#### WORK TO DO:
Your task is to retype each line of the data below exactly.

## start PROVIDED MATERIAL

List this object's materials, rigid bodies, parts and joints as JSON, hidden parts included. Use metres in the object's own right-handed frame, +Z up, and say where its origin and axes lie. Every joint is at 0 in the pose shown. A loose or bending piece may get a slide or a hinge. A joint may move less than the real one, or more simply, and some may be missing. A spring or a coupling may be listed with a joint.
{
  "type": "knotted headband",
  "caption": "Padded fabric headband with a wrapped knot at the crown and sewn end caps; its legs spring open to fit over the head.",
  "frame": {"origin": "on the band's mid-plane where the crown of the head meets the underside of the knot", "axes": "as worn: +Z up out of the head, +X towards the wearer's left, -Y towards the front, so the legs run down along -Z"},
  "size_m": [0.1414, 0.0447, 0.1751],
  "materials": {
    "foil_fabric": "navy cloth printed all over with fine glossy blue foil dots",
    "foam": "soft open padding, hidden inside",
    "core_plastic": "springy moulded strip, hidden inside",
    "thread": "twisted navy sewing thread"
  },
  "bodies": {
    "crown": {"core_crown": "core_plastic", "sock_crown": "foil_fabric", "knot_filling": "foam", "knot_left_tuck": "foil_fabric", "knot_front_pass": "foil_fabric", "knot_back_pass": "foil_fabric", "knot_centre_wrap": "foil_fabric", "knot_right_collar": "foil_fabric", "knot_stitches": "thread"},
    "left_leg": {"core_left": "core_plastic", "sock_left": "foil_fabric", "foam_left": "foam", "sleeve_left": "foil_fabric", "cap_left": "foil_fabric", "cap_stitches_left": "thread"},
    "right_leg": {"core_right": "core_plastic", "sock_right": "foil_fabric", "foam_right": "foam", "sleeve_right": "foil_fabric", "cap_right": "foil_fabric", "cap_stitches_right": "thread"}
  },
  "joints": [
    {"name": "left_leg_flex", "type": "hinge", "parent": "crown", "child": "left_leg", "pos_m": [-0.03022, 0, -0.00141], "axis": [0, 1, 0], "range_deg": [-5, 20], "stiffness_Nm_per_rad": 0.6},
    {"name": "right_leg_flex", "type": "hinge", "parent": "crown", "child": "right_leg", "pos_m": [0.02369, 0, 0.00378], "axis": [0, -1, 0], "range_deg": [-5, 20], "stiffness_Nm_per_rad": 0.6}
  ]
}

## end PROVIDED MATERIAL

#### WRITTEN SOLUTION:
List this object's materials, rigid bodies, parts and joints as JSON, hidden parts included. Use metres in the object's own right-handed frame, +Z up, and say where its origin and axes lie. Every joint is at 0 in the pose shown. A loose or bending piece may get a slide or a hinge. A joint may move less than the real one, or more simply, and some may be missing. A spring or a coupling may be listed with a joint.
{
  "type": "knotted headband",
  "caption": "Padded fabric headband with a wrapped knot at the crown and sewn end caps; its legs spring open to fit over the head.",
  "frame": {"origin": "on the band's mid-plane where the crown of the head meets the underside of the knot", "axes": "as worn: +Z up out of the head, +X towards the wearer's left, -Y towards the front, so the legs run down along -Z"},
  "size_m": [0.1414, 0.0447, 0.1751],
  "materials": {
    "foil_fabric": "navy cloth printed all over with fine glossy blue foil dots",
    "foam": "soft open padding, hidden inside",
    "core_plastic": "springy moulded strip, hidden inside",
    "thread": "twisted navy sewing thread"
  },
  "bodies": {
    "crown": {"core_crown": "core_plastic", "sock_crown": "foil_fabric", "knot_filling": "foam", "knot_left_tuck": "foil_fabric", "knot_front_pass": "foil_fabric", "knot_back_pass": "foil_fabric", "knot_centre_wrap": "foil_fabric", "knot_right_collar": "foil_fabric", "knot_stitches": "thread"},
    "left_leg": {"core_left": "core_plastic", "sock_left": "foil_fabric", "foam_left": "foam", "sleeve_left": "foil_fabric", "cap_left": "foil_fabric", "cap_stitches_left": "thread"},
    "right_leg": {"core_right": "core_plastic", "sock_right": "foil_fabric", "foam_right": "foam", "sleeve_right": "foil_fabric", "cap_right": "foil_fabric", "cap_stitches_right": "thread"}
  },
  "joints": [
    {"name": "left_leg_flex", "type": "hinge", "parent": "crown", "child": "left_leg", "pos_m": [-0.03022, 0, -0.00141], "axis": [0, 1, 0], "range_deg": [-5, 20], "stiffness_Nm_per_rad": 0.6},
    {"name": "right_leg_flex", "type": "hinge", "parent": "crown", "child": "right_leg", "pos_m": [0.02369, 0, 0.00378], "axis": [0, -1, 0], "range_deg": [-5, 20], "stiffness_Nm_per_rad": 0.6}
  ]
}